Ursprünglich sollte das demokratische Gesetzgebungsverahren die Staatsschulden mäßigen

Doch der Staat erzeugt keine Wirtschaftsgüter und ist nicht in der Erwerbswirtschaft produktiv. Seine Aufgabe ist es vielmehr eine rechtliche Friedensgemeinschaft zu organisieren, Sicherheit im individuellen Lebenslauf und im öffentlichen Leben zu gewähren, Freiheit und Gestaltung des eigenen Lebens zu garantieren, ein Existenzminimum im sozialen Elementarstatus sicherzustellen, die Gleichheit vor dem Gesetz zu verteidigen sowie die demokratischen Regeln bei der Ausübung der Staatsgewalt einzuhalten. Ursprünglich war die Demokratie laut Paul Kirchhof von dem optimistischen Gedanken bestimmt, das demokratische Gesetzgebungsverfahren werde die Steuern, die Staatsausgaben und die Staatsschulden mäßigen, weil der Steuerschuldner selbst, repräsentiert durch seinen Abgeordneten, über Steuern, Budgets und Schulden entscheidet.

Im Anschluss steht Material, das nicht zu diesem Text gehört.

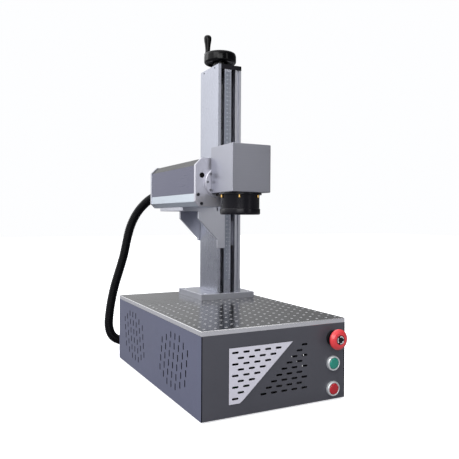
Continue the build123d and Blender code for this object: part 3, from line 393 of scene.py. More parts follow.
@dataclass(frozen=True)
class Finish:
    """One surface finish: its colour, gloss, grain and how strongly they vary.

    edge is the colour of faces whose normal has less than the split along the facing axis. Where
    Where the wall-shade flag is set, those faces are painted shade: they lose their gloss too, so the walls of slots
    and the cut edges of sheets look dark.
    """

    name: str
    color: tuple[float, float, float]
    roughness: float
    metallic: float = 0.0
    grain: Axis | None = None
    shade: float = 0.15
    spread: float = 0.12
    bump: float = 0.02
    scale: float = 900.0
    coat: float = 0.0
    dust: float = 0.04
    specular: float = 0.5
    transmission: float = 0.0
    edge: tuple[float, float, float] | None = None
    split: float = 0.9
    facing: Axis = Axis.Z
    hollow: bool = False

    def build(self, groups: SurfaceGroups) -> bpy.types.Material:
        """Make the material.

        Args:
            groups: the shared shader groups.

        Returns:
            A node material whose constants sit on the shader's own sockets.
        """
        material = bpy.data.materials.new(self.name)
        material.use_nodes = True
        tree = material.node_tree
        shader = tree.nodes["Principled BSDF"]
        plain = {"Metallic": self.metallic, "Coat Weight": self.coat, "Coat Roughness": COAT_ROUGHNESS,
                 "Specular IOR Level": self.specular, "Transmission Weight": self.transmission}
        for label, value in plain.items():
            shader.inputs[label].default_value = value
        values = {"Color": (*self.color, 1.0), "Shade": self.shade, "Roughness": self.roughness,
                  "Spread": self.spread}
        if self.grain is None:
            group, values["Grain"] = groups.coat, self.scale
        else:
            group, values["Scale"] = groups.brushed, [self.scale] * 3
            values["Scale"][self.grain.value] = self.scale / GRAIN_STRETCH
        skin = add_node(tree, "ShaderNodeGroup", {"node_tree": group}, values)
        base = self.two_tone(tree, shader, skin.outputs["Color"])
        dust = add_node(tree, "ShaderNodeGroup", {"node_tree": groups.wear}, {"Amount": self.dust, "Color": base})
        bump = add_node(tree, "ShaderNodeBump", None, {
            "Strength": min(1.0, self.bump * BUMP_GAIN), "Distance": BUMP_DISTANCE, "Height": skin.outputs["Height"]})
        tree.links.new(dust.outputs["Color"], shader.inputs["Base Color"])
        tree.links.new(skin.outputs["Roughness"], shader.inputs["Roughness"])
        tree.links.new(bump.outputs[0], shader.inputs["Normal"])
        return material

    def two_tone(self, tree: Tree, shader: bpy.types.Node, base: Socket) -> Socket:
        """Base colour where a face looks along the facing axis, and the edge colour elsewhere.

        Args:
            tree: the material's nodes.
            shader: the surface shader, whose gloss is taken off the edge faces where they are painted shade.
            base: the base colour.

        Returns:
            The mixed colour.
        """
        if self.edge is None:
            return base
        normal = split_vector(tree, "ShaderNodeNewGeometry", "True Normal")
        facing = math_node(tree, "ABSOLUTE", normal.outputs[self.facing.value])
        side = math_node(tree, "LESS_THAN", facing, self.split)
        # painted shade: the side faces lose their specular and coat, so slot walls look shadowed
        if self.hollow:
            kept = math_node(tree, "SUBTRACT", 1.0, side)
            for label, amount in (("Specular IOR Level", self.specular), ("Coat Weight", self.coat)):
                tree.links.new(math_node(tree, "MULTIPLY", kept, amount), shader.inputs[label])
        return mix_color(tree, side, base, (*self.edge, 1.0))


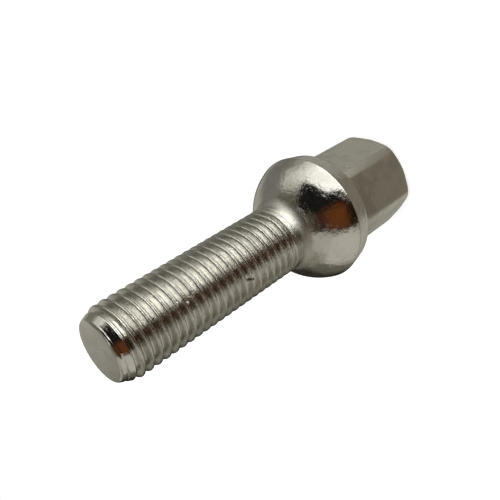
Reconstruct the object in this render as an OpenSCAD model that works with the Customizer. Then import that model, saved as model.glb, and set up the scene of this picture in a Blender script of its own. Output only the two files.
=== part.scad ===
// Wheel bolt with a ball seat and a hexagon head, forged in one piece
// Millimetres. It stands on the end of its head, the axis is Z and the tip points up.

/* [Length and shank] */
// Whole length, from the end of the head to the tip
bolt_len = 63.5; // [55:0.5:85]
// Shank length, from the tip to where the ball seat would meet it
shank_len = 36.75; // [30:0.25:50]

/* [Thread] */
// Diameter over the thread crests
thread_d = 11.8; // [11.7:0.02:12]
// Pitch of the right-hand thread
thread_pitch = 1.5; // [1.25:0.25:1.75]
// Depth of the groove below the crests
thread_depth = 0.92; // [0.7:0.02:1.05]
// Lean of each flank from square to the axis, in degrees
flank_lean = 30; // [27:1:32]
// Width of the flat at the bottom of the groove
root_w = 0.2; // [0.12:0.02:0.26]
// Length of shank that carries the thread, its run-out included
thread_len = 35; // [24:0.5:36]
// Turns over which the groove fades out towards the collar
fade_turns = 1.5; // [0.5:0.25:3]
// How far the groove's centre lies below the tip face on the +X side
groove_start = 0.2; // [0:0.05:1.4]

/* [Tip] */
// Diameter of the flat face at the tip
tip_face_d = 8.6; // [7:0.1:9]
// Diameter at the top of the taper, where the small bevel ends
tip_bevel_d = 9.9; // [9.2:0.1:10.4]
// Height of the small bevel round the tip face
tip_bevel_h = 0.4; // [0.2:0.05:1]
// Length of the tip, bevel and taper together
tip_len = 2.6; // [1.5:0.1:4]

/* [Ball seat collar] */
// Radius of the ball that the seat is part of
seat_r = 12; // [11:0.5:14]
// Lean of the seat's edge above the ball's equator, in degrees
seat_edge_lean = 17.5; // [10:0.5:30]
// Height of the land behind the seat
land_h = 2.9; // [2:0.1:4.5]
// How far the land narrows towards the head, in radius
land_taper = 0.6; // [0.2:0.05:1.2]
// Radius of the rounding behind the land
back_round_r = 1.6; // [0.8:0.1:2.4]
// Radius of the fillet between the collar and the hexagon
head_fillet_r = 2; // [1.4:0.1:3]
// Radius of the fillet between the shank and the ball seat
neck_r = 1.8; // [0.8:0.1:3]

/* [Hexagon head] */
// Size across the flats
hex_af = 16.5; // [16.2:0.05:17]
// Radius of the rounding along the hexagon's corners
corner_round_r = 2.7; // [1:0.1:4]
// Diameter of the flat face at the end of the head
end_face_d = 15.8; // [13:0.1:16.2]
// Height of the chamfer at the end of the head, measured at a corner
end_chamfer_h = 0.9; // [0.4:0.1:2]

/* [Hidden] */
// Facets round the true cylinders, cones and balls
round_fn = 96;
// Facets of the groove in one turn, and corners of its section
turn_steps = 24;
groove_corners = 4;
// Facets along each rounding of an outline
arc_steps = 6;
// Reach of one shape past or into the surface of another
over = 0.12;
crest_r = thread_d / 2;
root_r = crest_r - thread_depth;
// Height of the ball's centre
seat_z = bolt_len - shank_len - sqrt(pow(seat_r, 2) - pow(crest_r, 2));
// The edge between the seat and the land
collar_r = seat_r * cos(seat_edge_lean);
collar_z = seat_z + seat_r * sin(seat_edge_lean);
// The land's lower end, as [radius, height], and its lean from the axis
land_end = [collar_r - land_taper, collar_z - land_h];
land_lean = atan(land_taper / land_h);
// Centre of the rounding behind the land
back_c = land_end + back_round_r * [-cos(land_lean), sin(land_lean)];
// Hexagon: apothem, angle of one side, circle of its rounding centres, and its corners
hex_r = hex_af / 2;
hex_sides = 6;
side_turn = 360 / hex_sides;
hex_core_r = (hex_r - corner_round_r) / cos(side_turn / 2);
hex_corner_r = hex_core_r + corner_round_r;
// Centre of the head fillet, which touches the rounding and runs just into the flats
fillet_x = hex_r - over + head_fillet_r;
fillet_drop = sqrt(pow(back_round_r + head_fillet_r, 2) - pow(fillet_x - back_c.x, 2));
fillet_c = [fillet_x, back_c.y - fillet_drop];
// Lean of the line between the two centres
meet_lean = atan2(fillet_c.y - back_c.y, fillet_c.x - back_c.x);
// Centre of the neck fillet's circle, touching shank and ball
neck_ring_r = crest_r + neck_r;
neck_z = seat_z + sqrt(pow(seat_r + neck_r, 2) - pow(neck_ring_r, 2));
// Where the fillet leaves the ball
touch = seat_r / (seat_r + neck_r);
neck_low_r = neck_ring_r * touch;
neck_low_z = seat_z + (neck_z - seat_z) * touch;
// Height of the groove's centre on the +X side, and its turns below and above
groove_z = bolt_len - groove_start;
turns_below = (thread_len - groove_start) / thread_pitch;
turns_above = 1;
groove_out_r = crest_r + over;

// Points along an arc with centre c and radius r, from angle a to angle b
function arc(c, r, a, b) =
  [for (i = [0:arc_steps]) let (t = a + (b - a) * i / arc_steps) c + r * [cos(t), sin(t)]];

// Radius of the groove's bottom, u turns from its lower end
function bottom_r(u) =
  let (left = max(0, 1 - u / fade_turns))
  root_r + (crest_r + over / 2 - root_r) * left;

// Half the groove's width at the radius r when its bottom is at b
function half_w(r, b) = root_w / 2 + (r - b) * tan(flank_lean);

// The four corners of the groove, u turns from its lower end
function groove_ring(u) =
  let (
    turn = u - turns_below,
    b = bottom_r(u),
    z = groove_z + turn * thread_pitch,
    dir = [cos(turn * 360), sin(turn * 360)]
  )
  [
    [b * dir.x, b * dir.y, z - half_w(b, b)],
    [groove_out_r * dir.x, groove_out_r * dir.y, z - half_w(groove_out_r, b)],
    [groove_out_r * dir.x, groove_out_r * dir.y, z + half_w(groove_out_r, b)],
    [b * dir.x, b * dir.y, z + half_w(b, b)]
  ];

// The helical groove as one solid, from the run-out to above the tip
module thread_groove() {
  steps = ceil((turns_below + turns_above) * turn_steps);
  n = groove_corners;
  points = [for (i = [0:steps]) each groove_ring(i / turn_steps)];
  start = [[for (k = [1:n]) n - k]];
  end = [[for (k = [0:n - 1]) n * steps + k]];
  sides = [
    for (i = [0:steps - 1], k = [0:n - 1])
      let (j = (k + 1) % n)
      [n * i + k, n * i + j, n * (i + 1) + j, n * (i + 1) + k]
  ];
  polyhedron(points, concat(start, sides, end), convexity = 12);
}

// Shank with its tapered tip, before the thread is cut
module shank() {
  translate([0, 0, seat_z])
    cylinder(h = bolt_len - tip_len - seat_z, r = crest_r, $fn = round_fn);
  translate([0, 0, bolt_len - tip_len])
    cylinder(h = tip_len - tip_bevel_h, r1 = crest_r, r2 = tip_bevel_d / 2, $fn = round_fn);
  translate([0, 0, bolt_len - tip_bevel_h])
    cylinder(h = tip_bevel_h, r1 = tip_bevel_d / 2, r2 = tip_face_d / 2, $fn = round_fn);
}

// Fillet between the shank and the ball seat
module neck_fillet() {
  difference() {
    translate([0, 0, seat_z])
      cylinder(h = neck_z - seat_z, r = neck_low_r, $fn = round_fn);
    translate([0, 0, neck_z])
      rotate_extrude($fn = round_fn)
        translate([neck_ring_r, 0])
          circle(r = neck_r, $fn = round_fn);
  }
}

// Ball seat, and behind it the land, its rounding and the fillet down to the hexagon
module collar() {
  intersection() {
    translate([0, 0, seat_z])
      sphere(r = seat_r, $fn = round_fn);
    translate([0, 0, collar_z])
      cylinder(h = seat_r + over, r = seat_r + over, $fn = round_fn);
  }
  rotate_extrude($fn = round_fn)
    polygon(concat(
      [[0, collar_z], [collar_r, collar_z]],
      arc(back_c, back_round_r, -land_lean, meet_lean),
      arc(fillet_c, head_fillet_r, meet_lean + 180, 180),
      [[0, fillet_c.y]]
    ));
}

// Hexagon with rounded corners and a chamfered end
module hexagon() {
  corners = [
    for (i = [0:hex_sides - 1])
      let (t = i * side_turn)
      each arc(
        hex_core_r * [cos(t), sin(t)], corner_round_r, t - side_turn / 2, t + side_turn / 2
      )
  ];
  intersection() {
    linear_extrude(height = land_end.y)
      polygon(corners);
    union() {
      cylinder(h = end_chamfer_h, r1 = end_face_d / 2, r2 = hex_corner_r, $fn = round_fn);
      translate([0, 0, end_chamfer_h])
        cylinder(h = land_end.y, r = hex_corner_r + over, $fn = round_fn);
    }
  }
}

// The whole bolt, one forging with its thread
module wheel_bolt() {
  color([0.7, 0.69, 0.65])
    union() {
      difference() {
        shank();
        thread_groove();
      }
      neck_fillet();
      collar();
      hexagon();
    }
}

wheel_bolt();
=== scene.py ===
import math
import bmesh
import bpy
import numpy as np
from mathutils import Matrix, Vector


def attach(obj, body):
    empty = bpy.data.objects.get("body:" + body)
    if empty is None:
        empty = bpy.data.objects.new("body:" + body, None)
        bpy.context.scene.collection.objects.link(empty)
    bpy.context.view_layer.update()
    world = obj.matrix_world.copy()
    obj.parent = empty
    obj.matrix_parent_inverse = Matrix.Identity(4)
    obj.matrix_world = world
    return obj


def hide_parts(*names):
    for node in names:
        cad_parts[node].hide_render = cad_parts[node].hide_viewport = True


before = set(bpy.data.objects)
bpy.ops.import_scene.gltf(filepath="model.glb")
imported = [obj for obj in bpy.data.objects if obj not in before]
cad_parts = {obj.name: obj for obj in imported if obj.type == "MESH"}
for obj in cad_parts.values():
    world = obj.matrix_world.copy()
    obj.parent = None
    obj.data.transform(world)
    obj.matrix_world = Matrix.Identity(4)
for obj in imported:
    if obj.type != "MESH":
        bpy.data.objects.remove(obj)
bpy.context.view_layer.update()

mm = 0.001
white = (1, 1, 1, 1)
noiseRoughness = 0.6


class Wire:  # a node's output with arithmetic on it
    def __init__(self, bench, socket):
        self.bench = bench
        self.socket = socket

    def calc(self, operation, *others):
        return self.bench.maths(operation, dict(enumerate((self, *others))))

    def __add__(self, other):
        return self.calc("ADD", other)

    def __radd__(self, other):
        return self.calc("ADD", other)

    def __sub__(self, other):
        return self.calc("SUBTRACT", other)

    def __rsub__(self, other):
        return self.bench.maths("SUBTRACT", {0: other, 1: self})

    def __mul__(self, other):
        return self.calc("MULTIPLY", other)

    def __rmul__(self, other):
        return self.calc("MULTIPLY", other)

    def __truediv__(self, other):
        return self.calc("DIVIDE", other)

    def __rtruediv__(self, other):
        return self.bench.maths("DIVIDE", {0: other, 1: self})

    def atMost(self, other):
        return self.calc("MINIMUM", other)

    def atLeast(self, other):
        return self.calc("MAXIMUM", other)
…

Aber es kam anders. Paul Kirchhof schreibt: „Doch die demokratische Wirklichkeit hat die Abgeordneten und Kandidaten in immer neue Versprechen zusätzlicher Staatsleistungen gedrängt. Sie empfehlen sich als Vordenker für zusätzliche Ausgabeprogramme, damit für die Erhöhung von Steuern. Der auf Wiederwahl bedachte Politiker will die Wünsche seiner Wähler erfüllen. Die Wähler aber fordern höhere Staatsleistungen und geringere Steuern.“ Deshalb begünstigt seiner Meinung nach die Politik die Bürger durch Staatsleistungen, ohne ihnen dafür erforderliche Steuern aufzubürden. Der Staat weicht in die Verschuldung aus.